▶ **MATERIAL**:

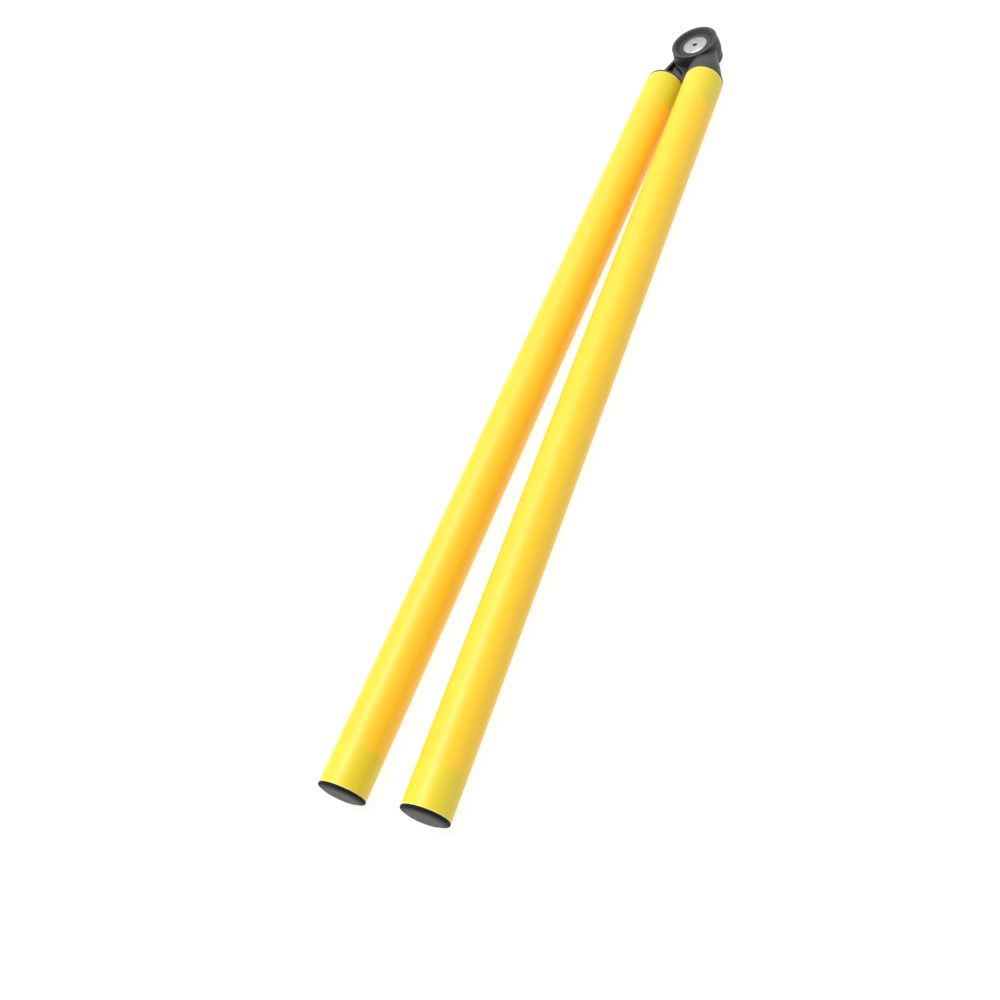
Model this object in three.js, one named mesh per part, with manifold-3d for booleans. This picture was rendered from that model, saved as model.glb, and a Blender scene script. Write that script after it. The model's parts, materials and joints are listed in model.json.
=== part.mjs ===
// Folding alignment stick: two hollow yellow tubes joined end to end by a riveted plastic hinge.
//
// Units are millimetres, +Z is up. The stick lies on the plane Z = 0 with its two tubes side by
// side, slightly open, and the hinge at the +Y end. The hinge axis is parallel to Z, halfway
// between the tubes, so the tubes lie parallel when folded and in one line when opened out.
//
// Both hinge leaves are the same moulding: the rear one is the front one turned over about Y.

import * as THREE from "three";
import { ConvexGeometry } from "three/addons/geometries/ConvexGeometry.js";
import { mergeVertices } from "three/addons/utils/BufferGeometryUtils.js";
import Module from "manifold-3d";

// ---------------------------------------------------------------- driving dimensions

// whole stick
const OPEN_LENGTH = 1000; // over both end caps, opened straight
const REST_OPENING = 2.5; // degrees between the tubes as the stick lies
const TUBE_SPACE = 1; // between the tubes when they are folded parallel

// tubes
const TUBE_DIAMETER = 23.5;
const TUBE_WALL = 2;

// clearances
const SLIP_GAP = 0.3; // radial, between a piece and the hole it sits or turns in
const SEAT_GAP = 0.3; // between two faces that rest on each other

// plugs, which both the leaves and the caps have
const PLUG_WALL = 1.8;
const PLUG_LEAD = 0.8; // chamfer that guides the plug into the tube
const GLUE_GROOVE_DEPTH = 0.5;
const GLUE_GROOVE_WIDTH = 1.6;
const LEAF_PLUG_LENGTH = 24;
const CAP_PLUG_LENGTH = 20;

// end cap
const CAP_THICKNESS = 2;
const CAP_SIDE_HEIGHT = 0.7; // straight side above the tube's end
const CAP_SHOULDER_HEIGHT = 1.1;
const CAP_SHOULDER_INSET = 0.55;
const CAP_FACE_INSET = 3.25; // from the tube's radius to the edge of the flat face

// hinge leaf: collar and neck
const COLLAR_INSET = 0.1; // how far the collar stays inside the tube's radius
const COLLAR_THICKNESS = 1.2;
const COLLAR_CHAMFER = 0.4; // of the collar's edge next to the tube
const COLLAR_TO_EYE = 15.54; // from the eye's edge to the face that the tube butts against
const NECK_INSET = 0.2; // how far the neck's root stays inside the tube's radius
const NECK_TIP_WIDTH = 10.3;
const NECK_TIP_HEIGHT = 3.2;
const NECK_TIP_SQUARENESS = 5; // 2 is an ellipse, more is squarer
const NECK_TIP_ANGLE = 12.5; // degrees below the eye's side where the outer flank ends
const NECK_WALL = 1.8;
const LEDGE_WIDTH = 0.5; // of the mating face outside the eye's foot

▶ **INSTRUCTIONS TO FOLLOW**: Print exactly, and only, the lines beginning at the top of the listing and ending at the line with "over about Y.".

▶ **RESPONSE TO THIS EXERCISE**:
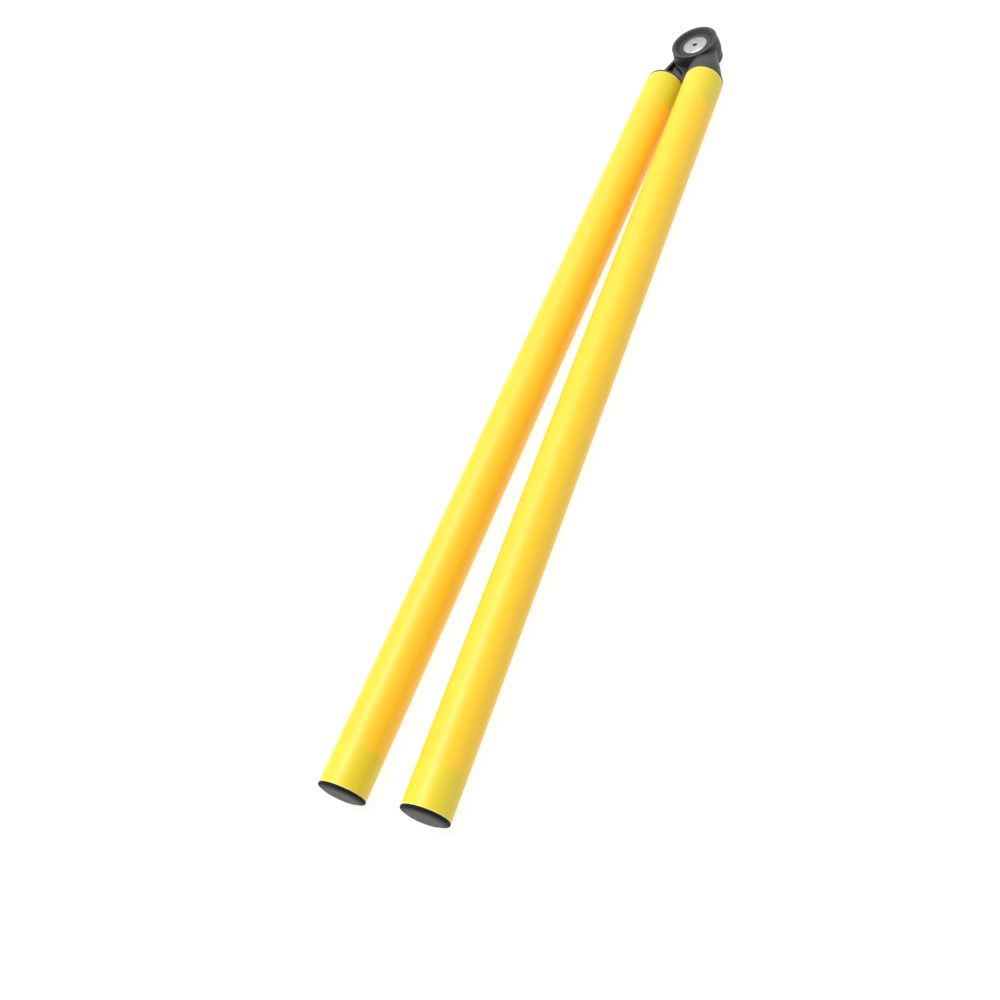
Model this object in three.js, one named mesh per part, with manifold-3d for booleans. This picture was rendered from that model, saved as model.glb, and a Blender scene script. Write that script after it. The model's parts, materials and joints are listed in model.json.
=== part.mjs ===
// Folding alignment stick: two hollow yellow tubes joined end to end by a riveted plastic hinge.
//
// Units are millimetres, +Z is up. The stick lies on the plane Z = 0 with its two tubes side by
// side, slightly open, and the hinge at the +Y end. The hinge axis is parallel to Z, halfway
// between the tubes, so the tubes lie parallel when folded and in one line when opened out.
//
// Both hinge leaves are the same moulding: the rear one is the front one turned over about Y.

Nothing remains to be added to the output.